Почему выбор пал на этот особняк? Мы знали, что прямо под ним был прорыт туннель с выходом на перрон станции метро «Кировская». Тогда его проход был завален какими-то мешками и ящиками. Здесь хранились запасы медикаментов. Дали команду за четыре часа все освободить. По тревоге подняли инженерные подразделения Московского военного округа и саперов. Доложить о работе нужно было немедленно. Серов отправился к Берии, но на месте того не оказалось. Он был у Сталина. Серов и Шадрин поехали в Кремль.

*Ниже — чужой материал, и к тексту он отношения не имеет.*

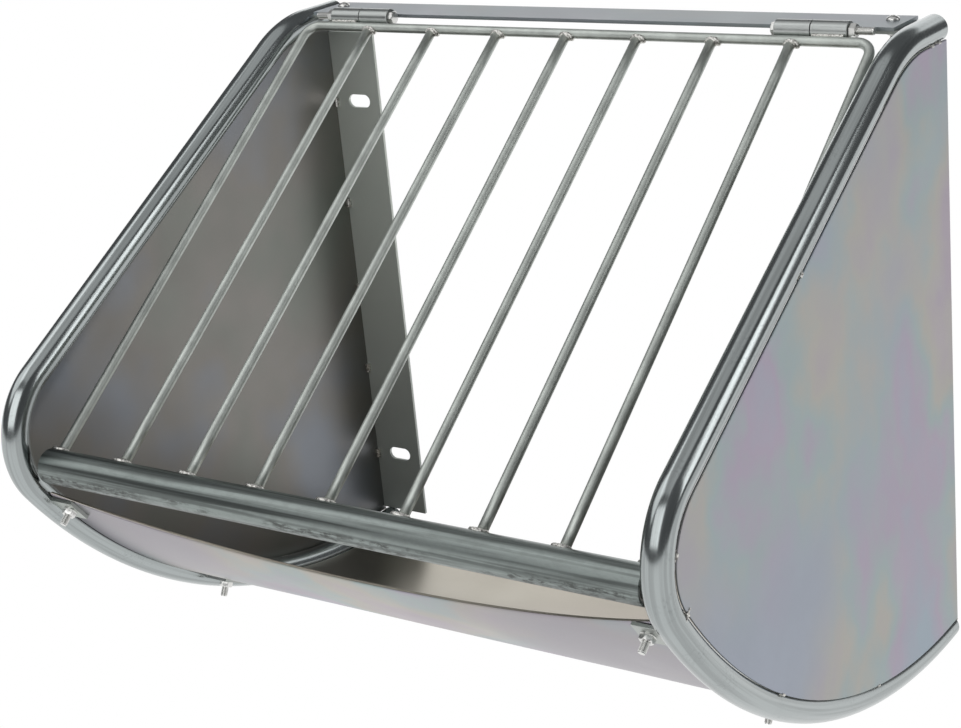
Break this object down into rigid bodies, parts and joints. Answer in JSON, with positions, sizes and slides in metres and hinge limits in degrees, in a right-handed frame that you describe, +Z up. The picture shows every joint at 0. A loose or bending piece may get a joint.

Сталин, естественно, по такому мелкому вопросу их не принял, поручил все Поскребышеву.
Вопрос о здании Наркомздрава, который долгое время не сдвигался с места, немедленно был решен. Поскребышев позвонил Митереву и подтвердил, что по приказу Сталина необходимо немедленно освободить помещение к 4 часам дня 23 июня, а аппарат Красного Креста, там работавший, переселить в любой санаторий под Москвой. «Какой вам понравится, хоть из управления делами Совнаркома», — заключил Поскребышев.
К сроку все было готово — помещения освобождены, туннель расчищен. Шадрин доложил Берии: «Можно посмотреть, все подготовлено». И вот все члены Политбюро, кроме Сталина, Калинина и еще кого-то, приехали на улицу Кирова. Сначала их завели в особняк, потом на грузовом лифте члены Политбюро спустились в метро. Поезда на станции «Кировская» уже не останавливались. Всем место запасной Ставки понравилось. Можно было хорошо организовать работу. «Вот здесь между столбами, — указал рукой Берия на две колонны, — сделать кабинет Сталина и приемную». Распорядился, как лучше сделать.